For the most part the Foleys had high praise for the FBI. Diane Foley said that the bureau gave them advice on how to craft a response to an email they received from ISIS at the end of 2013. “The FBI told us to write back a letter humanizing Jim,” she said. “They would look them over and tweak a word or two.”
As the summer dragged on, the Foleys began to seek out their own ways to get their son back. Towards the end of Foley’s captivity, John and Diane Foley began a pledge drive to raise money for a possible ransom, even though they say the White House informed them that any efforts to pay a ransom to ISIS would violate U.S. law.
“We had a million dollars in pledges at the end,” Diane Foley said. “Our hands were tied, we could not make it obvious, it had to be done under the guidance of pro bono attorneys… We didn’t want the money, we didn’t want to handle it, so we sought pledges. We didn’t want the money unless we needed it.”
European governments, for their part, have long agreed to pay groups like ISIS ransom money. And that has yielded tangible results. Foley was held in Syria at the same location as several European hostages. But the Europeans had been freed in the weeks before Obama ordered the rescue mission into Syria, the Foleys said.

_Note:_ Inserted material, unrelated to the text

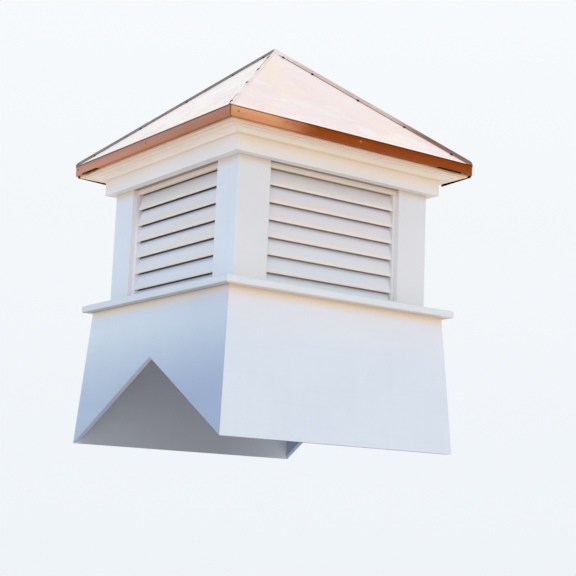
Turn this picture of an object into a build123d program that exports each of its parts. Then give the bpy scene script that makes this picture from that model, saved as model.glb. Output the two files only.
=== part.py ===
from build123d import *
import os
from math import atan2, cos, sqrt

# Body: the square that the corner posts stand on
body_width = 900.0
post_height = 463.0
post_leg = 140.0
post_arris = 1.5
board = 19.0

# Base: a flared box of boards, with an inverted V notched out of two sides
base_height = 529.0
base_setout = 49.0
base_flare = 34.0
notch_rise = 7.0
notch_run = 12.0

# Sill: a flat ring of boards with a rounded nose
sill_thickness = 28.0
sill_overhang = 34.0
sill_nose = 6.0

# Louvres: a frame set behind the posts on each side, with fixed blades that lap
frame_depth = 40.0
stile_reveal = 15.0
stile_lap = 19.0
head_reveal = 18.5
head_lap = 28.0
head_depth = 12.0
blade_count = 7
blade_thickness = 4.0
blade_depth = 20.0
blade_recess = 2.0
blade_cut_off = 13.0
blade_seat = 0.5
blade_lap = 6.0
nose_height = 7.0
nose_round = 3.0

# Frieze and crown moulding
frieze_height = 60.0
frieze_projection = 35.0
crown_height = 24.0
crown_projection = 80.0
crown_fillet = 4.0
crown_band = 8.0
crown_band_lip = 12.0
crown_quirk = 3.0
cove_rises = (0.35, 1.0)
cove_lands = (1.0, 0.05)

# Roof: timber plate, plywood deck and folded copper sheet
roof_height = 494.0
eave_overhang = 19.0
fascia_height = 41.0
hem_projection = 2.0
hem_height = 4.0
copper = 1.5
lip_lap = 6.0
lip_cut_back = 190.0
lip_tab = 70.0
wrap_radius = 20.0
wrap_bend = 25.0
deck_thickness = 12.0
plate_width = 38.0
plate_recess = 25.0

# Hips: a raised cap where the sheet is bent round the corner, a flat strip where it is mitred
hip_thickness = 1.2
hip_foot = 6.0
cap_leg = 30.0
cap_rise = 9.0
cap_fold = 4.0
cap_bend = 40.0
cap_bed = 8.0
cap_end = 30.0
strip_leg = 9.0
strip_clearance = 1.0

# Levels from the bottom up
sill_top = base_height + sill_thickness
frieze_bottom = sill_top + post_height
crown_bottom = frieze_bottom + frieze_height
crown_top = crown_bottom + crown_height
fascia_bottom = crown_top
eave = fascia_bottom + fascia_height
apex = eave + roof_height

# Half widths from the centre line outwards
body_half = body_width / 2
frame_face = body_half - board
frame_back = frame_face - frame_depth
opening_half = body_half - post_leg
blade_half = opening_half - stile_reveal
base_top_half = body_half + base_setout
base_half = base_top_half + base_flare
sill_half = base_top_half + sill_overhang
frieze_half = body_half + frieze_projection
crown_half = frieze_half + crown_projection
roof_half = crown_half + eave_overhang
hem_half = roof_half + hem_projection

# Slopes and what they take off a level
wall_across = board / cos(atan2(base_flare, base_height))
notch_height = base_half * notch_rise / notch_run
pitch = roof_height / roof_half
slope = atan2(roof_height, roof_half)
copper_drop = copper / cos(slope)
deck_drop = copper_drop + deck_thickness / cos(slope)
hip_fall = pitch / sqrt(2)
hip_lift = hip_thickness / cos(atan2(pitch, sqrt(2)))

sides = {"front": (0, -1, 0), "right": (1, 0, 0), "back": (0, 1, 0), "left": (-1, 0, 0)}
corners = {
    "front_left": (-1, -1),
    "front_right": (1, -1),
    "back_right": (1, 1),
    "back_left": (-1, 1),
}

# The sheet is bent round two corners, and meets in a mitre at the other two
wrapped = ("front_right", "back_left")


def section_plane(outward):
    """The plane across one side: its local X points outwards and its local Y up."""
    facing = Vector(*outward)
    return Plane(origin=(0, 0, 0), x_dir=facing, z_dir=facing.cross(Vector(0, 0, 1)))


def mitre_ends(section):
    """Cuts both ends of a side's run on the diagonals of the square."""
    for along in (section.z_dir, -section.z_dir):
        split(bisect_by=Plane(origin=(0, 0, 0), z_dir=along - section.x_dir), keep=Keep.BOTTOM)


def roof_level(half, drop):
    """Height, at a half width, of a surface that lies a given drop under the copper."""
    return apex - drop - pitch * half


def rounded_square(half):
    """The square of a half width, rounded at the wrapped corners."""
    with BuildSketch() as plan:
        Rectangle(2 * half, 2 * half)
        for corner in wrapped:
            across, along = corners[corner]
            at_corner = plan.vertices().sort_by_distance((across * half, along * half, 0))
            fillet(at_corner[0], wrap_radius - (roof_half - half))
    return plan.sketch


def rounded_plan(half):
    """A tall block over the rounded square of a half width."""
    with BuildPart() as block:
        with BuildSketch():
            add(rounded_square(half))
        extrude(amount=2 * apex)
    return block.part


def corner_reach(half):
    """How far a wrapped corner of a half width is from the centre, along the diagonal."""
    return sqrt(2) * half - (sqrt(2) - 1) * (wrap_radius - (roof_half - half))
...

In the end, the Foleys say they hope other families of hostages will be able to learn and benefit from their experience. They were in Washington this week to receive an award given posthumously to their son on behalf of the Oxi Day Foundation, a Greek American organization that celebrates Greek resistance to the Nazis.
“The enemy is ISIS, not our government,” Diane Foley said. “All we are saying is that our government can do better for our citizens. We hope the James Foley foundation can foster dialogue for a more consistent policy on this.”